The net is that Endurance Nation athletes are encouraged to split their season into at least two parts. For example, athletes racing:
- A May or June Ironman will race winter half marathons before a very early spring half Ironman (if possible) and then transition into their Ironman training plan in either March or April.
- A July through September Ironman will do the same but choose a May or June half Ironman before transitioning to Ironman training in early May (IMLP) or June/July (IMCA, Lou, WI, LT, Chat)

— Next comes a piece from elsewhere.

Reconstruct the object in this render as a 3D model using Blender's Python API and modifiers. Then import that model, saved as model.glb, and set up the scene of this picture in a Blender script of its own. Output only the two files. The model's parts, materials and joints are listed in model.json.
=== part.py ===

The key is that these athletes are 100% all in towards training, thinking, and racing like half Ironman athletes before transitioning to their Ironman training block. This keeps them working on the their FAST for as long as possible, with a much reduced mental cost.
In Summary:
You’ve already got a great base of fitness, having just completed your triathlon racing season! Rather than throwing that base away and having to rebuild it again early next year:
- Reset your head via an informal…but structured process. Have a plan for recovering.
- Apply that base aerobic fitness towards a focused block of training to improve your weaker sport. If in doubt, just run.
- Adopt our OutSeason vs OffSeason ethos, and training methods, through late winter.
- Exit the OutSeason much faster than your old winter self and begin building your endurance on top of this much faster you.
- Select races for next season that (1) organically build your speed and endurance in advance of your “for real” training for your AAA+ and (2) keeps your head out of a space where you think you’re training “for” your race for months and months.